Paid content is less than 10% of all revenue for online publishers, and that share will not grow in 2003. However, there does appear to be an opportunity for online publishers to increase non-advertising revenue by using their sites to sell services to their readers. The market for online services is twice as large and growing five times as fast as the content market.

Free research: online content sales reach $1.3 billion…or do they?

The Online Publishers Association is promoting a study [PDF] that says online content sales in the U.S. totaled $1.3 billion in 2002, an increase of 95% over 2001.

However, a closer examination of the data makes this billion-dollar figure suspicious. Here are some of my observations from their top 25, which I have classified into Content, Service, Entertainment, and Database:

  • The single biggest category is more properly described as “services”. It includes Yahoo, MSN, and personals.
  • Yahoo is seeing results from its efforts to increase revenues from fees, and MSN is falling behind.
  • Financial information is the biggest contributor to true content sale, with sales of $292 million.
  • The OPA describes financial content as “maturing”, with a growth rate of 18%.
  • Sales of “General News” rose from $52 million to $70 million. No “General News” site was in the top 25.
  • Consumer Reports and Encyclopedia Britannica are the two true consumer content brands on the list.
  • Consumer Reports has fallen from #5 to #11.
  • The IEEE.org site sells conferences, so it’s not clear how much of their revenue is really for content.
  • Pressplay, the much-maligned music service, is on the list at #22.
  • ESPN’s revenues are apparently mostly from fantasy sports games.
  • It’s not clear why Playboy is on the list, since “pornography” is excluded from the survey.

Here are the top 25 content sites, according to the OPA:

Content Service Entertainment Database
1 yahoo.com up from #4
2 match.com personals
3 real.com down from #1
4 classmates.com friend finder
5 wsj.com down from #2
6 weightwatchers.com x
7 ancestry.com x
8 consumerinfo.com credit reports
9 matchmaker.com personals
10 1800ussearch.com people tracker
11 consumerreports.org down from #5
12 espn.go.com fantasy games
13 carfax.com vehicle history
14 thestreet.com no change
15 bluemountain.com greeting cards
16 playboy.com OPA says it excludes “pornography”
17 kiss.com personals
18 msn.com down from #15
19 egreetings.com greeting cards
20 ieee.org Does this include conference sales from web site?
21 arttoday.com ugly clipart
22 pressplay.com Music service
23 britannica.com x
24 astrology.com x
25 smartmoney.com no change

Broadband users adopt audio, orphan video

The share of Americans who use Internet audio monthly has tracked closely the share who have broadband access, but the share using Internet video has not.

Here’s a chart I created from the data in the report.

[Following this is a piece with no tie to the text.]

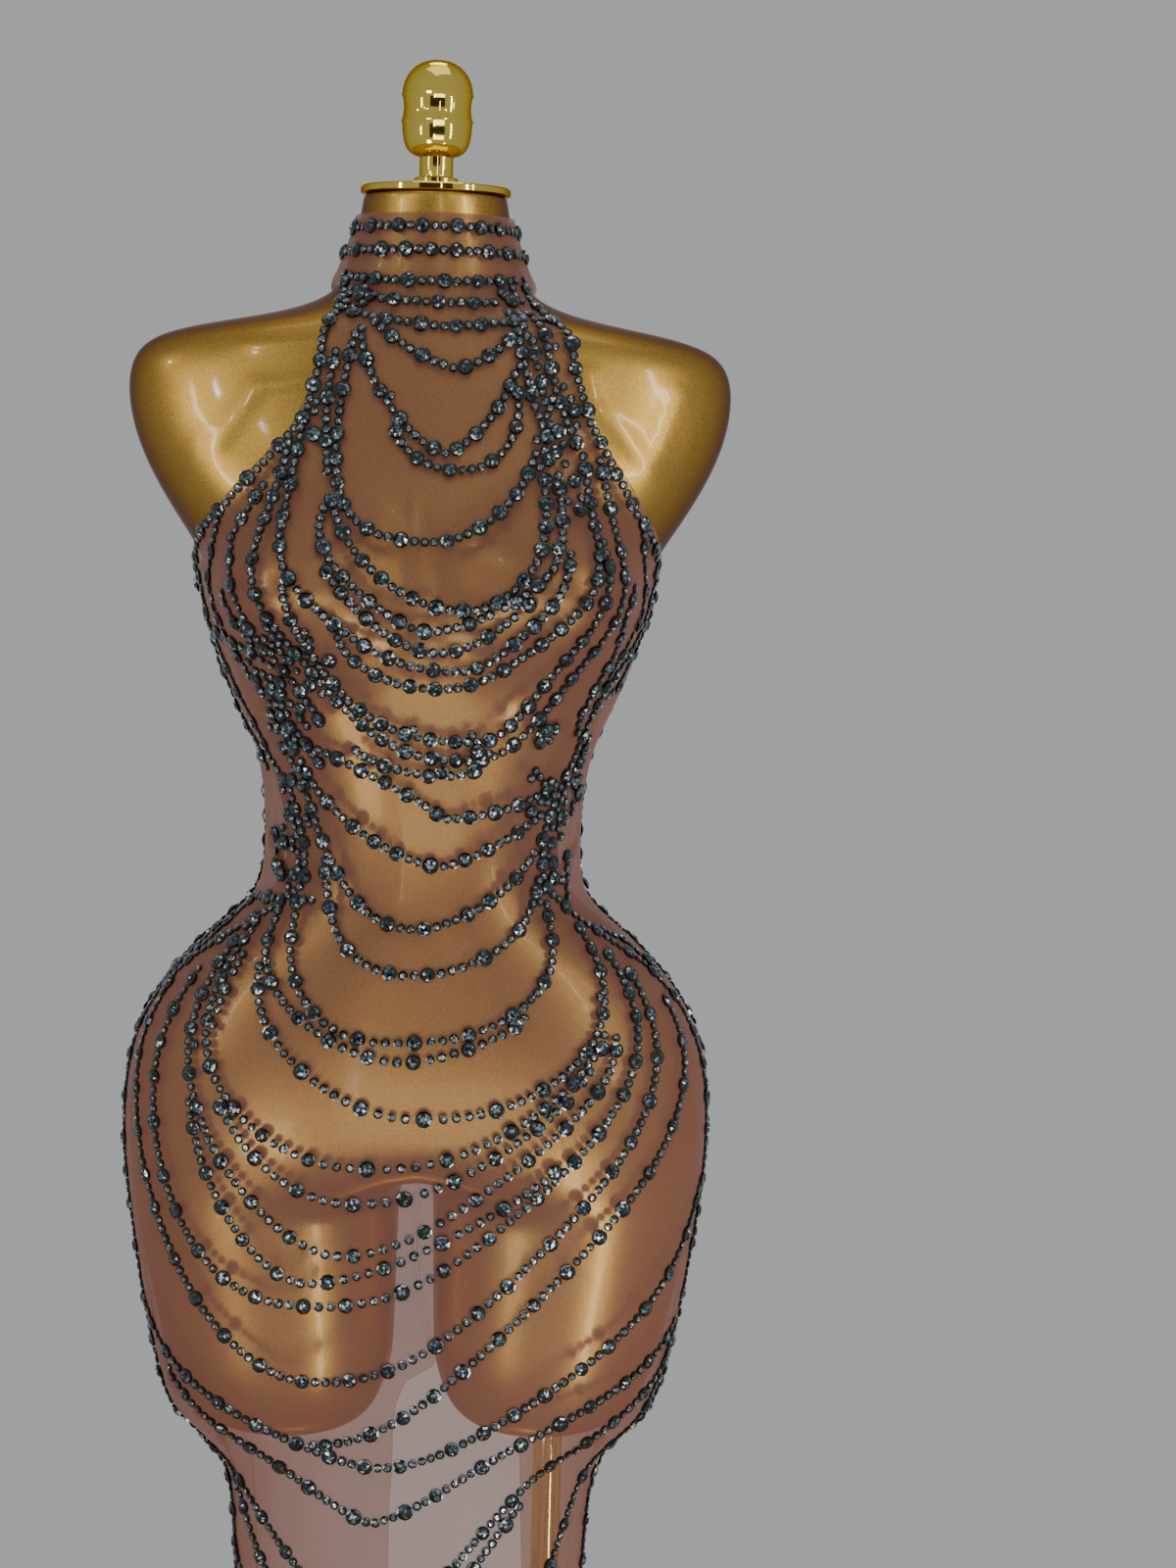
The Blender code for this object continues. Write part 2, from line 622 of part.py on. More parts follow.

The blue line is broadband adoption, the red line is audio and the green line is broadband. Click the chart for a larger view.

This extraordinarily clear message can be found in the Arbitron/Edison survey released last week. It puts the lie to the idea coming from Los Angeles that potential broadband users are waiting around for copy-protected video content before they sign up.

Free research: University of Maryland NTRS

Despite its intimidating name, the National Technology Readiness Survey isn’t very impressive. It has a small sample size and the questions seem either generic or poorly thought-out. I’m including this one mainly in the interest of completeness.

But it’s worth checking out. I used some of their data to calculate that the share of Internet users with personal Web sites hasn’t changed in the last five years.

Content management systems are not good at managing content

Jupiter Research says “more than 60 percent of companies that have deployed Web content management solutions still find themselves manually updating their sites.

This research confirms a study by the Asilomar Institute for Information Architecture that found most users’ experience with content management software was unhappy.

Other findings:

  • “Overcomplicated, end-to-end packages can as much as quintuple site operational costs over human labor alternatives.”
  • Most companies felt they overspent on content management platforms.
  • Two thirds said they still rely on manual processes to update their Web sites.
  • Nearly half felt their deployment “barely scratched the surface of the functionality they originally licensed.”
  • Only a quarter planned to continue using their Web content management systems as they do now.
  • One quarter (27 percent) said they had so many problems they would build another system from scratch.

One media company spent over a year and $250,000 working its content management package into its site production process. “The company recently realized that its content had little structure to speak of, and that because it had not made a strict separation between content and presentation, the company’s broader needs for reusing content elsewhere were effectively blocked.”

One surprising conclusion: “(o)rganizations should not look to content management systems to publish pages.”

Free research: affluent users love Internet, like newspapers

The Washington Post and Nielsen//NetRatings have posted a study of affluent online users [PDF]. Not surprisingly, they found virtually all affluent adult shoppers use the Web to make or research their purchases.

They made less play of the fact that the affluent also spend a lot less time with newspapers (19% spend more than 1 hour/weekday) than the Internet (68% spend more than 1 hour/weekday).

Is Nielsen//NetRatings undercounting African-Americans?

While their numbers are growing, Neilsen//NetRatings says African-American Internet use still trails other ethnic groups by a significant degree. Meanwhile, Arbitron and Edison say African-Americans have achieved virtual parity with white Americans when you include school and library use.

Since N//NR’s ratings methodology measures at-home (and guesses at-work) use, they are almost certainly undercounting African- and Hispanic-American use of the Internet.